Leaf dampened under running water then carefully stretched/smoothed out with fingers. Now it's almost 11cm wide.

I rubbed the inside with a smooth stone to iron out the ribs/wrinkles and measured again. 12 cm! Wow, this is going to work. 

So, since I still had one left-over cardboard round and a length of twisted cord I decided to quickly put together another baren so I could test if these skins would work to cover a smaller baren....In addition, I made a few alterations from my last one to see if I can get more pressure and a more effective baren from the same materials.

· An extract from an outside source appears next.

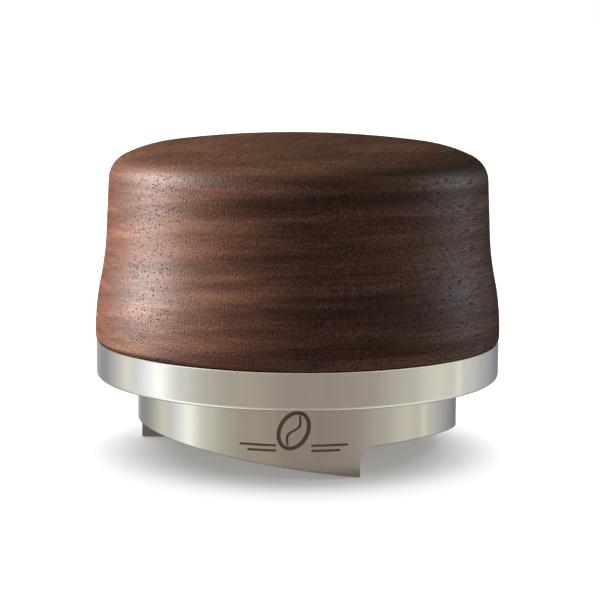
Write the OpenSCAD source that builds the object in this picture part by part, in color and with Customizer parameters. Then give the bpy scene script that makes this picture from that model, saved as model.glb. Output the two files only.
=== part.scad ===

I coated the braided cord with acrylic medium to harden it up and stiffen the cord. I trimmed the disc to madke it a little smaller-- 11.5cm diameter so it would better approximate the Murasaki baren I was comparing it to and be small enough for the skins I had found.  I glued two thick paper concentric circles on the side the cord would be glued to to make it just a tad covex.
I didn't like the shiny gold of the back---it's made to go under cakes--so I also glued a thin sheet of washi to the back just to make it less ugly.
Then as just a quick trial,   I dampened one of the uglier skins and quickly stretched it out by working across the grain until it opened up. Then used a river rock and a hard surface to stretch it further and smooth the grain.  It went from about 9cm wide to 12cm wide and covered the baren with nothing to spare. It had a few splits but it didn't get worse or fall apart when it dried, so encouraged,  I tried again with a better skin.
This one was JUST barely wide enough once prepped. But it's on. Very smooth and looks pretty good.

Trial leaf; it fit, but had a few splits so I tried again. 



Finished Baren with Home-grown Takenokawa



Tomorrow, I'll test it out.

But first I went back to score a few more skins.